The Capability API is as follows:
/* Capability.h */ extern void initCapabilities(void); extern void grabReturnCapability(Mutex* pMutex, Capability** pCap); extern void waitForWorkCapability(Mutex* pMutex, Capability** pCap, rtsBool runnable); extern void releaseCapability(Capability* cap); extern void yieldToReturningWorker(Mutex* pMutex, Capability* cap); extern void grabCapability(Capability** cap);
The condition variables used to implement the synchronisation between worker consumers and providers are local to the Capability implementation. See source for details and comments.
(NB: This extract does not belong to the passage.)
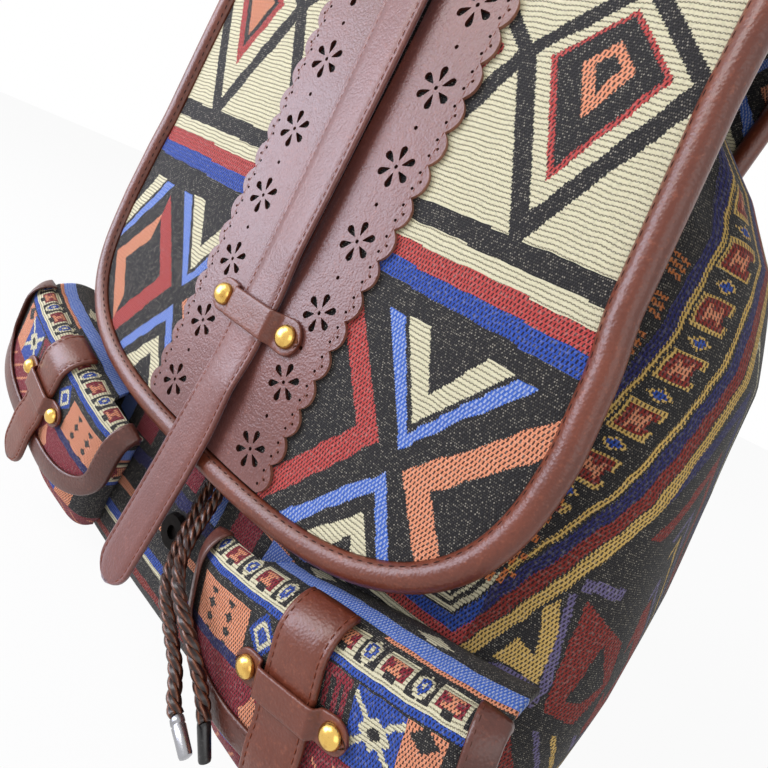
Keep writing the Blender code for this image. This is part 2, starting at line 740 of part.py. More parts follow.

The Task Manager API is responsible for managing the creation of OS worker RTS threads. When a Haskell thread wants to make an external call, the Task Manager is asked to possibly create a new worker thread to take over the RTS-executing capability of the worker thread that's exiting the RTS to execute the external call.
The Capability subsystem keeps track of idle worker threads, so making an informed decision about whether or not to create a new OS worker thread is easy work for the task manager. The Task manager provides the following API:
/* Task.h */ extern void startTaskManager ( nat maxTasks, void (*taskStart)(void) ); extern void stopTaskManager ( void ); extern void startTask ( void (*taskStart)(void) );
/* OSThreads.h */ typedef ..OS specific.. Mutex; extern void initMutex ( Mutex* pMut ); extern void grabMutex ( Mutex* pMut ); extern void releaseMutex ( Mutex* pMut ); typedef ..OS specific.. Condition; extern void initCondition ( Condition* pCond ); extern void closeCondition ( Condition* pCond ); extern rtsBool broadcastCondition ( Condition* pCond ); extern rtsBool signalCondition ( Condition* pCond ); extern rtsBool waitCondition ( Condition* pCond, Mutex* pMut ); extern OSThreadId osThreadId ( void ); extern void shutdownThread ( void ); extern void yieldThread ( void ); extern int createOSThread ( OSThreadId* tid, void (*startProc)(void) );
foreign import "bigComp" threadsafe largeComputation :: Int -> IO ()
The distinction between 'safe' and thread-safe C calls is made so that we may call external functions that aren't re-entrant but may cause a GC to occur.
The threadsafe attribute subsumes safe.